Author:
Pedroso Rodrigo Balsinha,Araújo Ventura Lucas Haniel,Torres Lícia,Camatta Giovanna Caliman,Caixeta Felipe,Nascimento Leandro Souza,Mota Catarina,Mendes Ana Catarina,Ribeiro Filipa,Guimarães Henrique Cerqueira,Calvão Barbuto Rafael,Silveira-Nunes Gabriela,Teixeira-Carvalho Andrea,Graça Luis,Caetano Faria Ana Maria
Abstract
AbstractRisk factors for the development of severe COVID-19 include several comorbidities, but age was the most striking one since elderly people were disproportionately affected by SARS-Cov-2. Major drivers that can explain this markedly unfavourable response in the elderly are inflammaging and immunosenescence.
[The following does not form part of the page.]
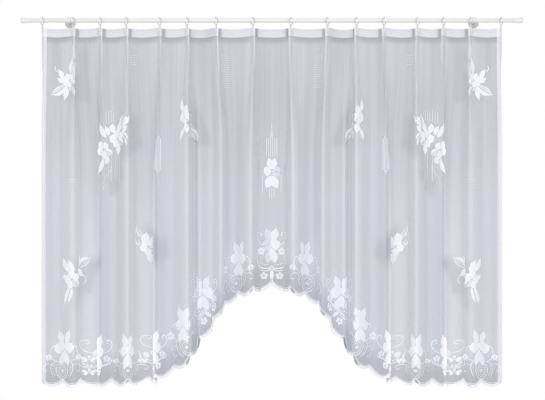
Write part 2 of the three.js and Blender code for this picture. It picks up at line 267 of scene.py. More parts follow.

Recent reports have shown that the relationship between immunosenescence and COVID-19 can be bidirectional, since hospitalized patients with severe COVID-19 have an accumulation of senescent T cells suggesting that immunosenescence can be also exacerbated by SARS-CoV-2 infection. Therefore, the present work was designed to examine the emergence of immunosenescence in a longitudinal study in two distinct cohorts of COVID-19 patients, and to determine whether the senescence alterations were restricted to severe cases of the disease. Our data, with patients from Portugal and Brazil, identified their distinctive inflammatory profile and provided evidence of increased frequencies of senescent and exhausted T cells within a seven-day period in patients with mild to severe COVID-19. These results support the view that SARS-CoV2 infection can accelerate immunosenescence in both CD4 and CD8 T cell compartments in a short period of time.